Bottleneck-Minimal Indexing for Generative Document Retrieval
Xin Du, Lixin Xiu, Kumiko Tanaka-Ishii
TL;DR
This work reframes generative document retrieval (GDR) through information theory, treating the document index as a bottleneck that must carry information about both documents and queries. By applying rate-distortion theory and the information bottleneck, it derives Bottleneck-Minimal Indexing (BMI), which optimizes the index by considering the query distribution, not just the document space. The authors show, both theoretically and empirically, that BMI—implemented via hierarchical k-means clustering on mean query vectors $\mu_{Q|x}$ computed from GenQ/RealQ/DocSeg—reduces information distortion and improves Recall@1 on NQ320K and MARCO Lite, often outperforming distortion-focused baselines and competing with SOTA methods.
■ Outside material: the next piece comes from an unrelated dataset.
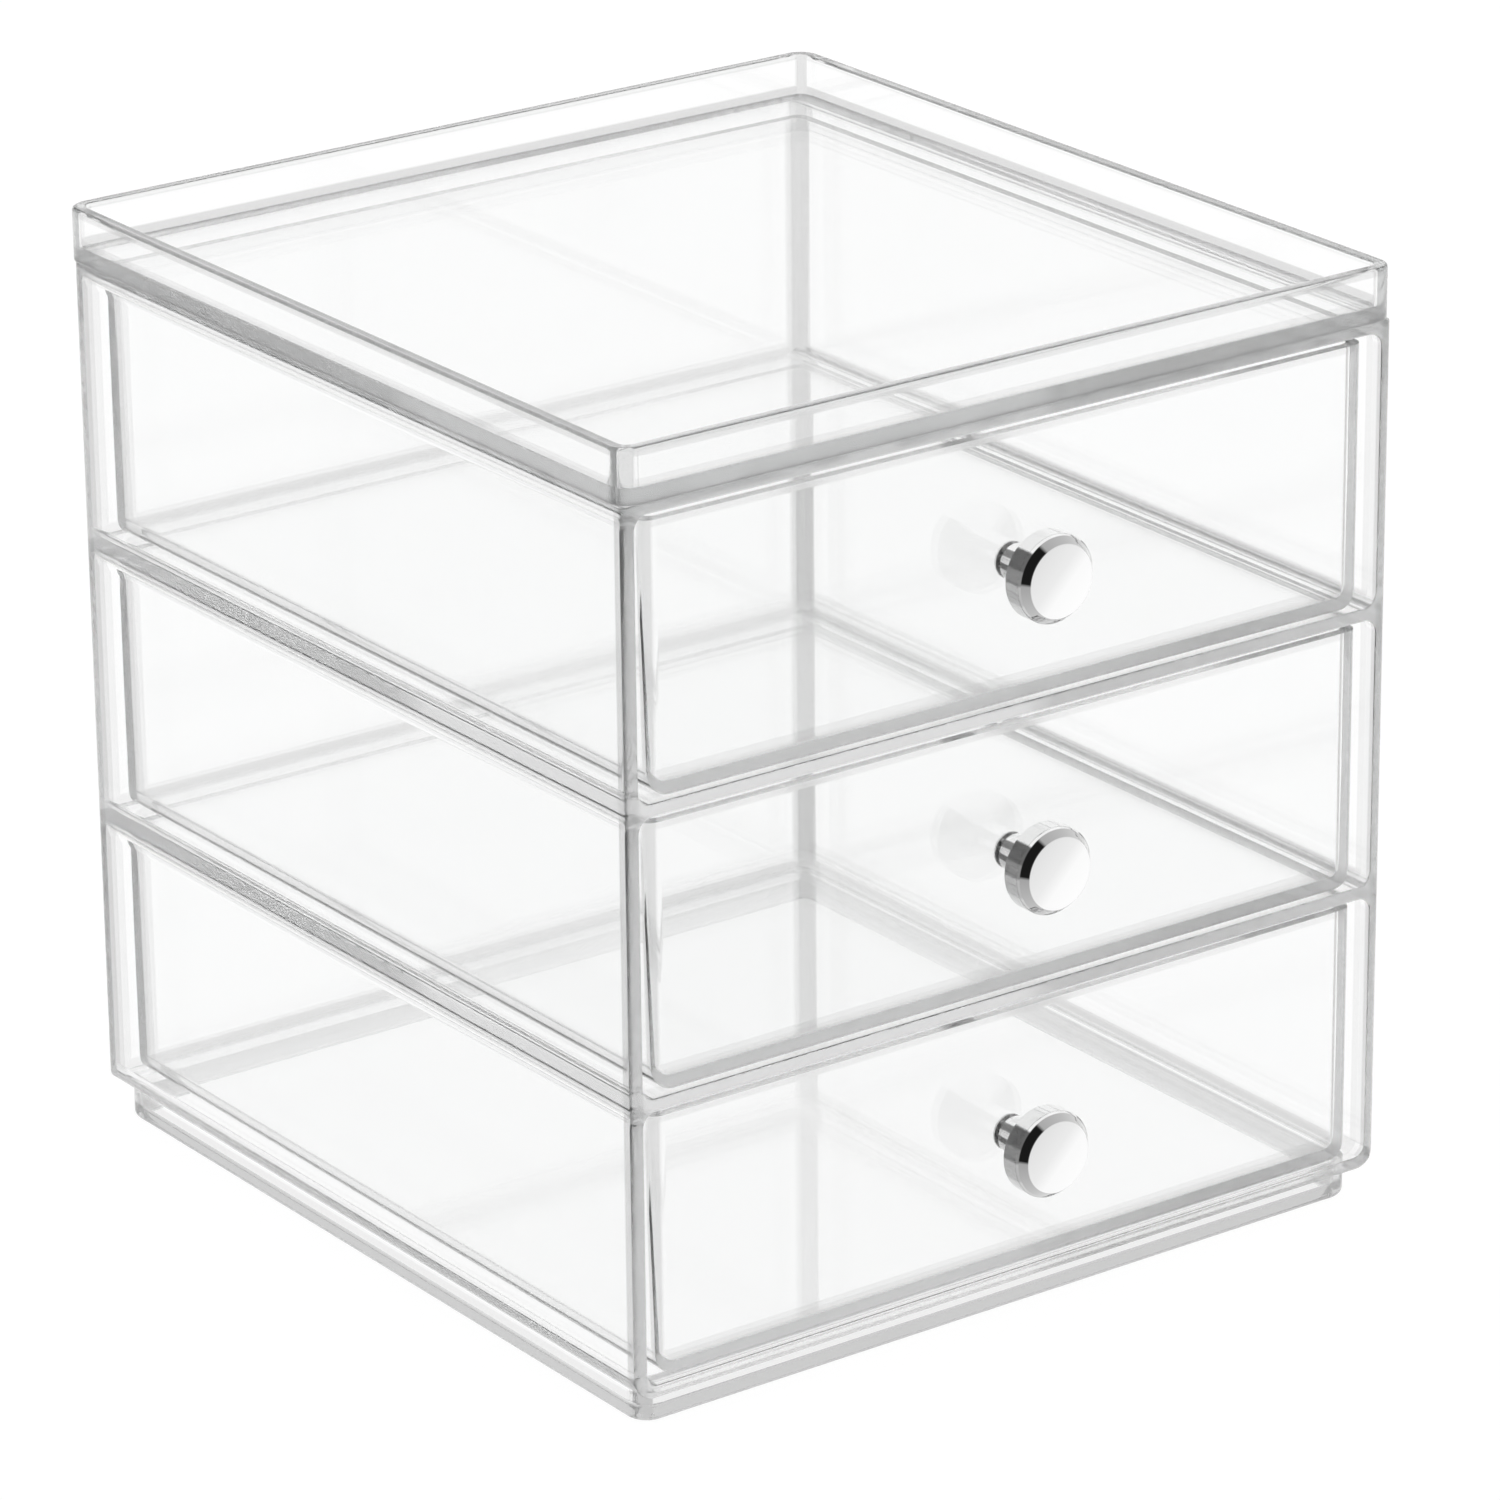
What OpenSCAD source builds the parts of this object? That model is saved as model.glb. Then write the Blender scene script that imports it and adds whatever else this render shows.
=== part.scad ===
// Clear stacking organizer with three drawers.
// Frame: +Z up, front towards -Y. The origin is the centre of the whole footprint, knobs included,
// on the surface that the organizer stands on.

/* [Case] */
// Outer width of the case
case_w = 164; // [120:1:240]
// Outer depth of the case
case_d = 172; // [120:1:240]
// Thickness of the case's sides and back
case_wall = 2.4; // [1.8:0.1:3]
// Thickness of the case's bottom
case_floor = 2.3; // [1.8:0.1:3]
// Thickness of each shelf between two bays
shelf_t = 2.4; // [1.8:0.1:3]
// Thickness of the case's roof, which carries the tray
roof_t = 2; // [1.6:0.1:3]
// Clear height of one drawer bay
bay_h = 50.6; // [40:0.1:80]
// Radius in the corners of each bay, seen from the front
bay_r = 2.6; // [1:0.1:5]
// Radius along the case's lower side edges
case_bottom_r = 4.2; // [2.4:0.1:6]
// Radius of the case's upright rear edges
case_rear_r = 3.2; // [1:0.1:5]
// Radius of the case's upright front edges
case_front_r = 1.4; // [0.6:0.1:1.6]

/* [Top tray] */
// How far the tray stands proud of the case on every side
tray_proud = 0.5; // [0.2:0.1:1.5]
// Thickness of the tray's floor
tray_floor = 2.4; // [1.6:0.1:3]
// Height of the rim above the tray's floor
rim_h = 7.6; // [5:0.1:16]
// Thickness of the rim
rim_t = 2.7; // [1.8:0.1:3.4]
// Outer radius of the tray's upright corners
tray_r = 4.3; // [3.8:0.1:8]
// Radius along the rim's top edges
rim_edge_r = 0.7; // [0.2:0.1:0.8]

/* [Stacking foot] */
// Height of the foot below the case
foot_h = 6.3; // [4:0.1:9]
// Gap on every side between the foot and the rim of a unit below it
stack_gap = 0.5; // [0.3:0.1:1.5]
// Thickness of the foot's wall
foot_t = 2.8; // [1.8:0.1:3.4]
// Outer radius of the foot's upright corners
foot_r = 4.5; // [3.8:0.1:8]
// Radius along the foot's lower outer edge
foot_edge_r = 1.6; // [0.4:0.1:1.7]

/* [Drawers] */
// Thickness of a drawer's walls
drawer_wall = 1.8; // [1.4:0.1:2.6]
// Thickness of a drawer's bottom
drawer_floor = 2; // [1.4:0.1:2.6]
// Gap between a drawer and its bay at each side, at the drawer's top
drawer_side_gap = 2.5; // [0.8:0.1:4]
// How much further each side leans in at the drawer's bottom
drawer_draft = 0.8; // [0:0.1:1.5]
// Gap between a drawer's top and the bay above it
drawer_top_gap = 1.8; // [0.8:0.1:4]
// Running gap between a drawer and the shelf that it slides on
drawer_run_gap = 0.3; // [0.2:0.05:0.6]
// Gap behind a closed drawer
drawer_back_gap = 3; // [0.5:0.1:8]
// How far a closed drawer's front sits behind the case's front edges
drawer_recess = 1.6; // [0:0.1:4]
// Radius along a drawer's lower side edges
drawer_bottom_r = 4; // [3:0.1:6]
// Radius along a drawer's lower side edges, inside
drawer_inner_bottom_r = 2.4; // [1:0.1:3]
// Outer radius of a drawer's upright corners
drawer_corner_r = 2.4; // [1:0.1:4]
// Inner radius of a drawer's upright corners
drawer_inner_r = 2; // [0.6:0.1:3]

/* [Knobs] */
// Diameter of the knob's head
head_d = 16; // [14:0.1:22]
// Thickness of the knob's head
head_t = 5.3; // [4:0.1:9]
// Diameter of the head's flat face
face_d = 13; // [8:0.1:15]
// Depth of the bevel round the face
bevel_t = 1.8; // [0.6:0.1:2.4]
// Length of the neck between the drawer and the head
neck_l = 7.6; // [5:0.1:14]
// Diameter of the neck where it meets the drawer
neck_d = 6.6; // [5.4:0.1:9]
// Diameter of the neck where it meets the head
neck_head_d = 7.4; // [5.6:0.1:12]

/* [Knob screws] */
// Diameter of the screw
screw_d = 3; // [2:0.5:4]
// Length of the screw under its head
screw_l = 9; // [6:0.5:10]
// Diameter of the screw's domed head
screw_head_d = 6.6; // [5.4:0.1:8]
// Thickness of the screw's head
screw_head_t = 1.9; // [1.4:0.1:2.4]
// Radius of the head's dome
screw_dome_r = 4.2; // [4:0.1:8]
// Length of each slot of the cross in the screw's head
cross_l = 3.8; // [2:0.1:4.4]
// Width of the cross's slots
cross_w = 0.9; // [0.5:0.1:1.4]
// Depth of the cross's slots
cross_depth = 1.1; // [0.5:0.1:1.3]
// Radial clearance of the screw in the drawer front
screw_hole_gap = 0.1; // [0.05:0.01:0.1]
// Radial clearance of the screw in the knob
knob_bore_gap = 0.02; // [0.01:0.01:0.05]
// Room left in the knob's bore beyond the screw's tip
screw_tip_gap = 0.5; // [0.1:0.1:1]

/* [Hidden] */

clear_tint = [0.93, 0.96, 0.95, 0.4];
chrome_tint = [0.8, 0.81, 0.82];
steel_tint = [0.66, 0.67, 0.68];

// Bays, counted from the bottom
LOWER = 0;
MIDDLE = 1;
UPPER = 2;
BAY_COUNT = 3;

// How far a cut runs past the face that it opens
cut = 1;
$fn = 64;

knob_l = head_t + neck_l;
total_d = case_d + tray_proud + knob_l - drawer_recess;
case_front = -total_d / 2 + knob_l - drawer_recess;
case_back = case_front + case_d;
case_mid = (case_front + case_back) / 2;

bay_pitch = bay_h + shelf_t;
bay_w = case_w - 2 * case_wall;
bay_d = case_d - case_wall;
case_h = case_floor + BAY_COUNT * bay_h + (BAY_COUNT - 1) * shelf_t + roof_t;
case_top = foot_h + case_h;

tray_w = case_w + 2 * tray_proud;
tray_d = case_d + 2 * tray_proud;
foot_w = tray_w - 2 * rim_t - 2 * stack_gap;
foot_d = tray_d - 2 * rim_t - 2 * stack_gap;

drawer_w = bay_w - 2 * drawer_side_gap;
drawer_h = bay_h - drawer_run_gap - drawer_top_gap;
drawer_l = bay_d - drawer_recess - drawer_back_gap;
drawer_front = case_front + drawer_recess;
drawer_lean = atan(drawer_draft / drawer_h);

screw_r = screw_d / 2;
knob_bore_l = screw_l - drawer_wall + screw_tip_gap;

function bay_z(bay) = foot_h + case_floor + bay * bay_pitch;
function drawer_z(bay) = bay_z(bay) + drawer_run_gap;
function knob_z(bay) = bay_z(bay) + bay_h / 2;

function drawer_half_w(z, inset) = drawer_w / 2 - inset - drawer_draft * (1 - z / drawer_h);

// Rectangle about the Y axis from 0 to h, with low_r in its lower corners and high_r in its upper ones
module outline(w, h, low_r, high_r) {
    translate([-w / 2, low_r]) square([w, h - low_r - high_r]);
    translate([-w / 2 + low_r, 0]) square([w - 2 * low_r, h / 2]);
    translate([-w / 2 + high_r, h / 2]) square([w - 2 * high_r, h / 2]);
    for (side = [-1, 1]) {
        if (low_r > 0) translate([side * (w / 2 - low_r), low_r]) circle(low_r);
        if (high_r > 0) translate([side * (w / 2 - high_r), h - high_r]) circle(high_r);
    }
}

// Stretches an outline in X and Z back along Y from y
module run_back(y, l) {
    translate([0, y + l, 0]) rotate([90, 0, 0]) linear_extrude(l) children();
}

// Carries a wall section round a rectangle with round corners. In the section, x counts outwards
// from the corners' centres, so x = r is the wall's outer face, and y is height.
module wall_round(w, d, r) {
    run_x = w - 2 * r;
    run_y = d - 2 * r;
    for (turn = [0, 1, 2, 3]) {
        across = turn % 2 == 0 ? run_x : run_y;
        along = turn % 2 == 0 ? run_y : run_x;
        rotate(90 * turn) translate([across / 2, along / 2, 0]) {
            rotate_extrude(angle = 90) children();
            rotate([90, 0, 0]) linear_extrude(along) children();
        }
    }
}

// One moulding, open at the front in three bays
module case_shell() {
    color(clear_tint)
    difference() {
        intersection() {
            translate([0, 0, foot_h]) run_back(case_front, case_d)
                outline(case_w, case_h, case_bottom_r, 0);
            translate([0, case_front, foot_h]) linear_extrude(case_h)
                outline(case_w, case_d, case_front_r, case_rear_r);
        }
        for (bay = [LOWER:UPPER])
            translate([0, 0, bay_z(bay)]) run_back(case_front - cut, bay_d + cut)
                outline(bay_w, bay_h, bay_r, bay_r);
    }
}

module rim_section() {
    top = tray_floor + rim_h;
    inner = tray_r - rim_t;
    translate([inner, 0]) square([rim_t, top - rim_edge_r]);
    translate([inner + rim_edge_r, 0]) square([rim_t - 2 * rim_edge_r, top]);
    for (x = [inner + rim_edge_r, tray_r - rim_edge_r])
        translate([x, top - rim_edge_r]) circle(rim_edge_r);
}

// The floor reaches the middle of the rim all round
module top_tray() {
    color(clear_tint)
    translate([0, 0, case_top]) {
        translate([0, case_mid, 0]) wall_round(tray_w, tray_d, tray_r) rim_section();
        translate([0, case_mid - (tray_d - rim_t) / 2, 0]) linear_extrude(tray_floor)
            outline(tray_w - rim_t, tray_d - rim_t, tray_r - rim_t / 2, tray_r - rim_t / 2);
    }
}

module foot_section() {
    translate([foot_r - foot_t, 0]) square([foot_t - foot_edge_r, foot_h]);
    translate([foot_r - foot_t, foot_edge_r]) square([foot_t, foot_h - foot_edge_r]);
    translate([foot_r - foot_edge_r, foot_edge_r]) circle(foot_edge_r);
}

module stacking_foot() {
    color(clear_tint)
    translate([0, case_mid, 0]) wall_round(foot_w, foot_d, foot_r) foot_section();
}

// A drawer's section across its width, inset from its outer sides, between two heights
module drawer_section(inset, low, high, r) {
    corner_x = drawer_half_w(low + r, inset) - r / cos(drawer_lean);
    side_x = corner_x + r * cos(drawer_lean);
    side_z = low + r - r * sin(drawer_lean);
    top_x = drawer_half_w(high, inset);
    polygon([
        [-top_x, high], [-side_x, side_z], [-corner_x, low],
        [corner_x, low], [side_x, side_z], [top_x, high]
    ]);
    for (side = [-1, 1]) translate([side * corner_x, low + r]) circle(r);
}

module drawer_body(inset, low, high, bottom_r, corner_r) {
    l = drawer_l - 2 * inset;
    intersection() {
        run_back(inset, l) drawer_section(inset, low, high, bottom_r);
        translate([0, inset, low]) linear_extrude(high - low)
            outline(drawer_w - 2 * inset, l, corner_r, corner_r);
    }
}

module drawer(bay) {
    color(clear_tint)
    difference() {
        translate([0, drawer_front, drawer_z(bay)]) difference() {
            drawer_body(0, 0, drawer_h, drawer_bottom_r, drawer_corner_r);
            drawer_body(drawer_wall, drawer_floor, drawer_h + cut, drawer_inner_bottom_r, drawer_inner_r);
        }
        at_knob(bay) translate([0, 0, -drawer_wall - cut])
            cylinder(r = screw_r + screw_hole_gap, h = drawer_wall + 2 * cut);
    }
}

// Turns +Z to the front, with its origin where the knob meets the drawer
module at_knob(bay) {
    translate([0, drawer_front, knob_z(bay)]) rotate([90, 0, 0]) children();
}

module knob(bay) {
    color(chrome_tint)
    at_knob(bay) difference() {
        rotate_extrude() polygon([
            [0, 0], [neck_d / 2, 0], [neck_head_d / 2, neck_l],
            [head_d / 2, neck_l], [head_d / 2, knob_l - bevel_t], [face_d / 2, knob_l], [0, knob_l]
        ]);
        translate([0, 0, -cut]) cylinder(r = screw_r + knob_bore_gap, h = knob_bore_l + cut);
    }
}

// The underside of a screw's head, which bears on the drawer, is at z = 0 and the dome is below it
module screw_head() {
    difference() {
        mirror([0, 0, 1]) rotate_extrude() intersection() {
            square([screw_head_d / 2, screw_head_t]);
            translate([0, screw_head_t - screw_dome_r]) circle(screw_dome_r);
        }
        for (turn = [0, 90])
            rotate(turn) translate([-cross_l / 2, -cross_w / 2, -screw_head_t - cut])
                cube([cross_l, cross_w, cross_depth + cut]);
    }
}

module screw(bay) {
    color(steel_tint)
    at_knob(bay) translate([0, 0, -drawer_wall]) {
        cylinder(r = screw_r, h = screw_l);
        screw_head();
    }
}

module upper_drawer() { drawer(UPPER); }
module middle_drawer() { drawer(MIDDLE); }
module lower_drawer() { drawer(LOWER); }
module upper_knob() { knob(UPPER); }
module middle_knob() { knob(MIDDLE); }
module lower_knob() { knob(LOWER); }
module upper_screw() { screw(UPPER); }
module middle_screw() { screw(MIDDLE); }
module lower_screw() { screw(LOWER); }

case_shell();
top_tray();
stacking_foot();
upper_drawer();
middle_drawer();
lower_drawer();
upper_knob();
middle_knob();
lower_knob();
upper_screw();
middle_screw();
lower_screw();
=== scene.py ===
import math
import bpy
from mathutils import Matrix, Vector


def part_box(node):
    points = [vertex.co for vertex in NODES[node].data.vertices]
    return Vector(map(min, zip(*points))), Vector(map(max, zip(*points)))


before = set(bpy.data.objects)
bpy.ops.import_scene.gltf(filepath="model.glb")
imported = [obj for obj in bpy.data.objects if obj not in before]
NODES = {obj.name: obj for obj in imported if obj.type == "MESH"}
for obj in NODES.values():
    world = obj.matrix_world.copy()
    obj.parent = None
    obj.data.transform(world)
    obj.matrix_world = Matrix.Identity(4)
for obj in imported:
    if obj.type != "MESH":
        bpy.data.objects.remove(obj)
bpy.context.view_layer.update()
MM = 0.001

# Camera, fitted to the photograph's edges
PHOTO_SIDE = 1500
FOCAL_PX = 7535.5
CAMERA_AT = Vector((-741.4, -1026.1, 570.9)) * MM
CAMERA_AZIMUTH = -35.903
CAMERA_ELEVATION = 21.142
CAMERA_ROLL = -0.569
SENSOR = 36.0
CLIP_START = 0.05

# World and floor. The object is lit by the lit strength, and the camera, mirrors and clear plastic see the
# shown one and the floor's glow.
WORLD_LIT = 0.8
WORLD_SHOWN = 1.0
FLOOR_SIZE = 8
FLOOR_TONE = 0.9
FLOOR_GLOW = 1.05
FLOOR_GLOW_SHARE = 0.92

# Bounces of light: many run inside clear plastic
PLASTIC_BOUNCES = 160
DIFFUSE_BOUNCES = 8
TRANSPARENT_BOUNCES = 64

# Clear plastic: its transmission, index of refraction, the roughness of its ends and corners, the tint of its
# panels, the painted shade in the strips inside, the colour of its absorption, and the tint of the light in
# its shadow
CLEAR = 0.995
IOR = 1.49
END_ROUGHNESS = 0.15
PLAIN = (0.9965, 0.9976, 0.9974)
STRIP_SHADE = 0.8
ABSORBED = (0.49, 0.5, 0.496, 1)
SHADOW_TINT = (0.965, 0.97, 0.97, 1)

# Places of the painted shade, in mm. Those inside and outside a wall meet this far from its inner face. Bands
# at the plates' ends are raised, as the plates look lower through the plastic, and wider to each side. Corner
# strips change from the front's width to the back's within this much of the middle.
TINT_MARGIN = 0.1
PLATE_RAISE = 0.4
PLATE_MARGIN = 0.6
CORNER_BLEND = 1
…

The approach provides a simple, static indexing scheme with strong gains, especially for smaller models, and demonstrates the practical value of incorporating query statistics into indexing for GDR.
Abstract
We apply an information-theoretic perspective to reconsider generative document retrieval (GDR), in which a document $x \in X$ is indexed by $t \in T$, and a neural autoregressive model is trained to map queries $Q$ to $T$. GDR can be considered to involve information transmission from documents $X$ to queries $Q$, with the requirement to transmit more bits via the indexes $T$. By applying Shannon's rate-distortion theory, the optimality of indexing can be analyzed in terms of the mutual information, and the design of the indexes $T$ can then be regarded as a {\em bottleneck} in GDR. After reformulating GDR from this perspective, we empirically quantify the bottleneck underlying GDR. Finally, using the NQ320K and MARCO datasets, we evaluate our proposed bottleneck-minimal indexing method in comparison with various previous indexing methods, and we show that it outperforms those methods.